WebApp Sec mailing list archives
Re: Session ID Abuse
From: Steve Shah <sshah () planetoid org>
Date: Sun, 15 Feb 2004 11:47:11 -0800
On Fri, Feb 13, 2004 at 08:47:14AM -0700, Kris Wilkinson wrote:
2. Knowing the session id (perhaps from info on the URL) can one create another session from another browser using the same session ID? Never store your session id anywhere that a user can find easily.
Answering the original question, yes. HTTP is stateless meaning that when you see the session ID again, you have no way of accurately knowing whether the client has changed browsers, machines, etc.
3. How can you effectively limit concurrent access to only 1 session? When the user logs in, grab his IP address and store this value in an adjacent table column. Ie ... When the user is authenticated to access the page verify the IP address against the session id in your database. Its only a small solution to your problem, but it's a step in the right direction.

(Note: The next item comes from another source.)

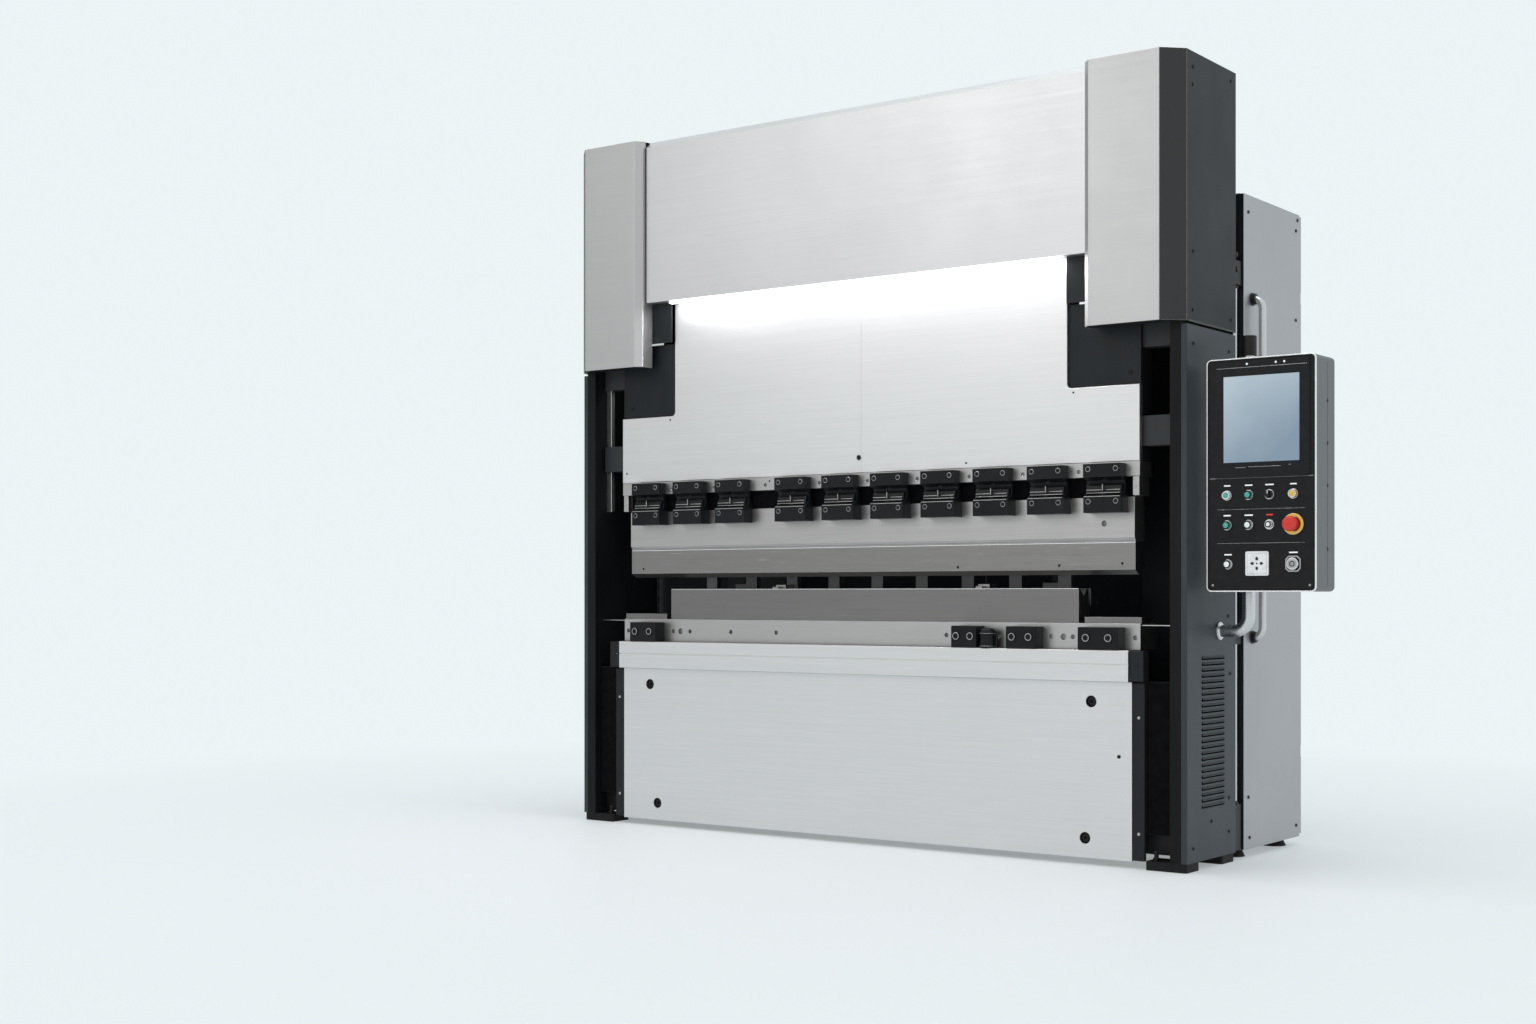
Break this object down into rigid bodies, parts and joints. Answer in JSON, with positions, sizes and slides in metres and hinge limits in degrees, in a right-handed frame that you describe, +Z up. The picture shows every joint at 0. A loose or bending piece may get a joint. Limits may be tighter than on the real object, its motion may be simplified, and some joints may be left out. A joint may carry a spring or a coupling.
{
  "type": "press brake",
  "caption": "Hydraulic sheet metal press brake with moving ram, clamped punch, die, back gauge, rear cabinets and a swivelling control pendant.",
  "frame": {"origin": "on the floor at the centre of the four anchor holes under the two side frames", "axes": "+X towards the side with the pendant, -Y the machine's front, +Z up"},
  "size_m": [3.0405, 1.048, 2.682],
  "materials": {
    "dark_paint": "satin powder coat",
    "brushed_panel": "horizontally brushed stainless sheet",
    "machined_steel": "ground and milled tool steel",
    "bevel_trim": "dark satin steel",
    "black_oxide": "black oxide steel",
    "tube_steel": "satin chromed tube",
    "cast_dark": "painted casting",
    "silver_sheet": "silver sheet",
    "foot_black": "black levelling pad",
    "lens_white": "lit diffuser",
    "panel_black": "textured black membrane",
    "screen_glass": "display glass",
    "bezel_chrome": "chromed ring",
    "button_white": "translucent cap",
    "button_green": "translucent cap",
    "button_amber": "translucent cap",
    "estop_red": "mushroom head",
    "pad_white": "white rocker pad",
    "knob_black": "moulded knob",
    "motor_blue_grey": "enamel"
  },
  "bodies": {
    "frame": {"side_frames": "dark_paint", "cross_beams": "dark_paint", "lower_beam": "dark_paint", "bed_table": "dark_paint", "bed_rail": "brushed_panel", "die_rail": "machined_steel", "dies": "machined_steel", "die_clamps": "black_oxide", "socket_screws": "black_oxide", "apron_panel": "brushed_panel", "fascia_panel": "brushed_panel", "work_light": "lens_white", "tower_fronts": "brushed_panel", "tower_corners": "bevel_trim", "tower_sides": "dark_paint", "rear_cover": "dark_paint", "side_covers": "dark_paint", "rear_cabinets": "silver_sheet", "side_tubes": "tube_steel", "post_fittings": "black_oxide", "guide_rails": "machined_steel", "cylinders": "cast_dark", "hydraulic_pipes": "tube_steel", "power_pack": "motor_blue_grey", "electrical_modules": "knob_black", "floor_feet": "foot_black", "panel_screws": "black_oxide", "gauge_rails": "cast_dark", "pendant_arm": "tube_steel"},
    "ram": {"ram_beam": "dark_paint", "ram_panel": "brushed_panel", "shoulder_plates": "dark_paint", "tool_bar": "machined_steel", "punch": "machined_steel", "clamp_bodies": "black_oxide", "clamp_screws": "black_oxide", "piston_rods": "bezel_chrome", "guide_shoes": "cast_dark"},
    "gauge_carriage": {"gauge_carriage": "cast_dark"},
    "gauge_beam": {"gauge_beam": "machined_steel"},
    "gauge_finger_left": {"gauge_finger_left": "machined_steel"},
    "gauge_finger_right": {"gauge_finger_right": "machined_steel"},
    "cabinet_door": {"cabinet_door": "silver_sheet"},
    "rear_door_left": {"rear_door_left": "dark_paint"},
    "rear_door_right": {"rear_door_right": "dark_paint"},
    "pendant": {"pendant_housing": "silver_sheet", "pendant_face": "panel_black", "pendant_screen": "screen_glass", "control_bezels": "bezel_chrome"},
    "button_white_1": {"button_white_1": "button_white"},
    "button_green_1": {"button_green_1": "button_green"},
    "button_amber": {"button_amber": "button_amber"},
    "button_green_2": {"button_green_2": "button_green"},
    "button_white_2": {"button_white_2": "button_white"},
    "button_white_small": {"button_white_small": "button_white"},
    "button_white_3": {"button_white_3": "button_white"},
    "estop_button": {"estop_button": "estop_red"},
    "selector_knob": {"selector_knob": "knob_black"},
    "key_switch": {"key_switch": "bezel_chrome"},
    "jog_pad": {"jog_pad": "pad_white"}
  },
  "joints": [
    {"name": "ram_slide", "type": "slide", "parent": "frame", "child": "ram", "axis": [0, 0, 1], "range_m": [-0.052, 0.144]},
    {"name": "gauge_depth", "type": "slide", "parent": "frame", "child": "gauge_carriage", "axis": [0, 1, 0], "range_m": [-0.005, 0.44]},
    {"name": "gauge_lift", "type": "slide", "parent": "gauge_carriage", "child": "gauge_beam", "axis": [0, 0, 1], "range_m": [-0.04, 0.06]},
    {"name": "finger_left_slide", "type": "slide", "parent": "gauge_beam", "child": "gauge_finger_left", "axis": [1, 0, 0], "range_m": [-0.25, 0.3]},
    {"name": "finger_right_slide", "type": "slide", "parent": "gauge_beam", "child": "gauge_finger_right", "axis": [1, 0, 0], "range_m": [-0.3, 0.25]},
    {"name": "cabinet_door_hinge", "type": "hinge", "parent": "frame", "child": "cabinet_door", "pos_m": [1.301, 0.779, 1.16], "axis": [0, 0, -1], "range_deg": [0, 110]},
    {"name": "rear_door_left_hinge", "type": "hinge", "parent": "frame", "child": "rear_door_left", "pos_m": [-0.917, 0.779, 1.05], "axis": [0, 0, 1], "range_deg": [0, 100]},
    {"name": "rear_door_right_hinge", "type": "hinge", "parent": "frame", "child": "rear_door_right", "pos_m": [0.917, 0.779, 1.05], "axis": [0, 0, -1], "range_deg": [0, 100]},
    {"name": "pendant_swivel", "type": "hinge", "parent": "frame", "child": "pendant", "pos_m": [1.415, 0.057, 1.2], "axis": [0, 0, 1], "range_deg": [-8, 75]},
    {"name": "button_white_1_press", "type": "slide", "parent": "pendant", "child": "button_white_1", "axis": [0, 1, 0], "range_m": [0, 0.003], "stiffness_N_per_m": 800},
    {"name": "button_green_1_press", "type": "slide", "parent": "pendant", "child": "button_green_1", "axis": [0, 1, 0], "range_m": [0, 0.003], "stiffness_N_per_m": 800},
    {"name": "button_amber_press", "type": "slide", "parent": "pendant", "child": "button_amber", "axis": [0, 1, 0], "range_m": [0, 0.003], "stiffness_N_per_m": 800},
    {"name": "button_green_2_press", "type": "slide", "parent": "pendant", "child": "button_green_2", "axis": [0, 1, 0], "range_m": [0, 0.003], "stiffness_N_per_m": 800},
    {"name": "button_white_2_press", "type": "slide", "parent": "pendant", "child": "button_white_2", "axis": [0, 1, 0], "range_m": [0, 0.003], "stiffness_N_per_m": 800},
    {"name": "button_white_small_press", "type": "slide", "parent": "pendant", "child": "button_white_small", "axis": [0, 1, 0], "range_m": [0, 0.003], "stiffness_N_per_m": 800},
    {"name": "button_white_3_press", "type": "slide", "parent": "pendant", "child": "button_white_3", "axis": [0, 1, 0], "range_m": [0, 0.003], "stiffness_N_per_m": 800},
    {"name": "jog_pad_press", "type": "slide", "parent": "pendant", "child": "jog_pad", "axis": [0, 1, 0], "range_m": [0, 0.0015], "stiffness_N_per_m": 1500},
    {"name": "estop_press", "type": "slide", "parent": "pendant", "child": "estop_button", "axis": [0, 1, 0], "range_m": [0, 0.005], "stiffness_N_per_m": 2000},
    {"name": "selector_knob_turn", "type": "hinge", "parent": "pendant", "child": "selector_knob", "pos_m": [1.575, -0.156, 1.227], "axis": [0, -1, 0], "range_deg": [-45, 45]},
    {"name": "key_switch_turn", "type": "hinge", "parent": "pendant", "child": "key_switch", "pos_m": [1.654, -0.156, 1.005], "axis": [0, -1, 0], "range_deg": [0, 90]}
  ]
}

This will break in many circumstances. Users behind NATs will not be able to use the application at the same time and users behind load balanced forward proxies will lose persistence. e.g., a single AOL user may pop out of multiple client IP addresses during the lifetime of a session. A user behind a firewall that has multiple NAT IP addresses may also appear from multiple client IP addresses during the same session. The only accurate piece of information that you have to identify a user is their session ID.
4. If client side certificates were to be used, could you create another session from another browser once the first session was authenticated? ie, how do you restrict the access to only one browser?
Yes. The only difference between the two is going to be the symmetric key that was negotiated at SSL session setup. I don't know of any web server that passes this information up to the application and even if it did, I would avoid using it. The day your application sits behind an SSL accelerator, you'll be in trouble. Any suggestions to use the SSL session ID are also incorrect as this value may change during a single user session if the cached session ID either time outs or one of the sides decides to renegotiate from click to click.
6. If a user with high privileges (such as write to db) leaves a workstation unattended with no session timeout, are there any controls that one could put in place to still validate the user is the privilged user after a period of time? for example keep session active, but to make any changes application must validate information on a usb key? It takes 2 seconds for a user to login again ... just force them to enter their username and password.
This is an excellent idea. One akin to sudo-like functionality for a web application.
7. How do you choose between session ID's tagged in URL, and Session IDs in cookies? How do you restrict the information in either URL or cookie so that users can't use this info to abuse the application?
Use only one of them, cookies usually being the better choice since URLs tend to be cut and pasted around. Expire the cookie is part 1. Embed time information in your session ID is another. Make sure that you're securing your cookie with some cryptographic means so that the cookie cannot be altered by the client. -- Steve Shah sshah () planetoid org - http://www.planetoid.org/ Beating code into submission, one OS at a time...
Current thread:
- Session ID Abuse Johnny GoLightly (Feb 13)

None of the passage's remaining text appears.